Kritik pada LSF

Kemarin kemarin ini banyak rakyat di Negara ini sempat dibuat penasaran lagi akan kehadiran sebuah film yang berjudul “Hantu Puncak Datang Bulan”. Dari judulnya saja sudah bikin penasaran, karena munculnya sebuah fenomena baru bahwa hantu di film kini sudah semakin hebat saja.

Tentu film yang katanya film horror itu tidak murni horror. Film ini bukan bikin takut. Ya, hantu yang ada malah bisa dibilang sebagai figuran. Dengan efek hantu minimal dan adegan ranjang yang maksimal.

Film sejenis ini bukanlah film pertama. Film esek-esek yang bersembunyi dibalik genre horror ini sudah banyak diproduksi para insan(e) film Indonesia. Dengan satu tujuan yaitu tentu untung yang besar. Film seperti itu tidak mungkin terus diproduksi jika tidak menguntungkan. Dan itu semua berkat penonton yang tetap saja menonton film sejenis itu. Tapi jangan salahkan penonton. Saya sebagai salah satu rakyat biasa tentu punya rasa penasaran. Dimulai dari judul yang bikin saya bingung ditambah trailer yang bikin makin penasaran saja. Memang film horror ini bikin saya deg-degan tapi yang jelas bukan karena takut.

Lah, filmnya ada di bioskop kok. Berarti film itu sudah diizinkan dan layak ditonton. Lalu kemana LSF? Entah peran LSF semakin tidak jelas. Ingat dulu film ML yang jika dipanjangkan menjadi “Making Love” tidak jadi tayang karena judulnya vulgar. Dan LSF banyak sekali memotong adegan-adegan yang ada di film itu. Atau film “Buruan Cium Gue” yang sukses dicerca masyarakat karena judulnya mengindahkan ciuman. Contoh kasus lainnya yang jelas-jelas karena LSF adalah film “Pocong”. Film itu benar-benar tidak tayang dan dilarang Beredar. Alasannya karena terlalu sadis (padahal banyak alasan lain). Ingat lagi cover 9 Naga yang ditutup paksa. “Rumah Dara” yang dipotong dengan kasarnya. Dan banyak film lain yang bermutu malah terhambat di LSF juga dipotong-potong seenaknya padahal inti film-film itu malah jauh dari film yang beredar sekarang.

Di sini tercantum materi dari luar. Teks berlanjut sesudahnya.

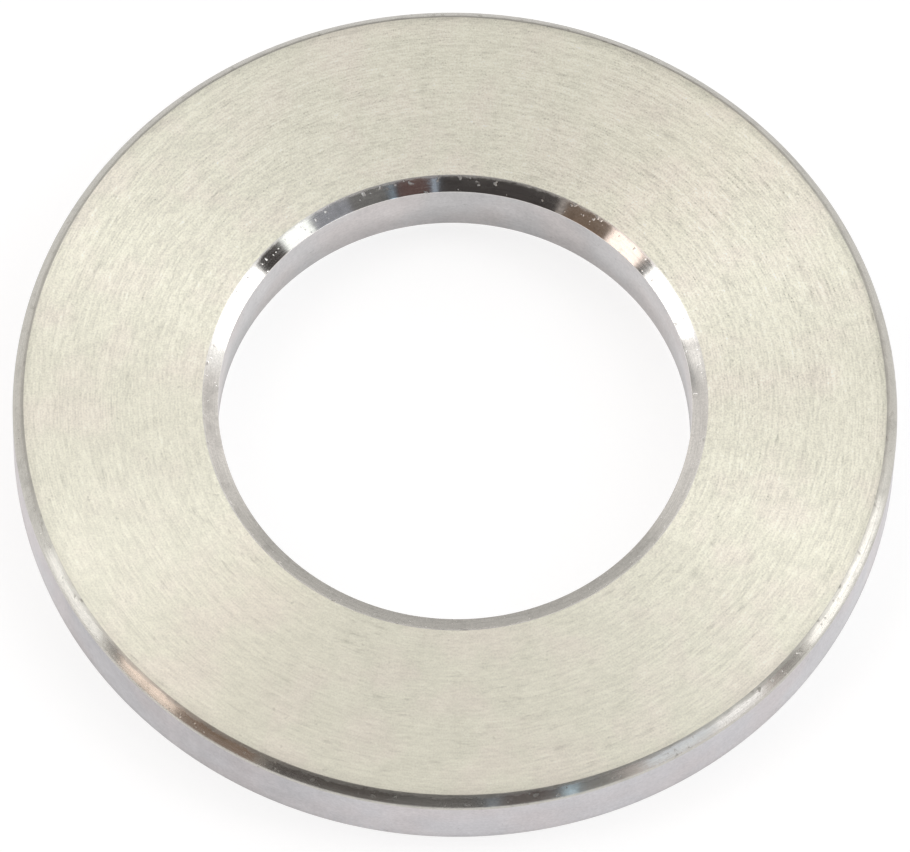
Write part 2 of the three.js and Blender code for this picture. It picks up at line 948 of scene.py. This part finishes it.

Tidak dengan film esek-esek. Yang selalu lancar menembus LSF. Entah apa yang ada diotak para penyensor itu. Entah tidak bisa membedakan tayangan mana yang tidak layak dan mana yang layak. Mungkin pemahamannya seperti ini, film esek-esek kan menyenangkan sedangkan film bermutu malah benar-benar diteliti jadi ada sedikit saja yang vulgar langsung dipotong. Coba lihat film sekelas Dewi Persik yang sedang bercumbu dengan berbagai pria lancar-lancar saja. Bandingkan lagi dengan film yang sudah di DVD-kan secara original. Film-film luar yang ada adegan ciuman langsung dipotong seenaknya.

Sehingga saya jadi kebingungan kalau begitu hilangkan saja sekalian LSF daripada banyak ke-ANEH-an didalamnnya. Mungkin tentang uang. Lembaga Sensor Film mungkin lama-lama akan berubah menjadi Lembaga Perizinan Film Esek-esek. Ya buat apa ada LSF yang seharusnya disensor malah dibiarkan sedangkan yang tidak disensor dicari-cari caranya agar disensor.

LSF baru bertindak kalau-kalau ada forum-forum agama yang memboikot. Lah kenapa harus tunggu diboikot?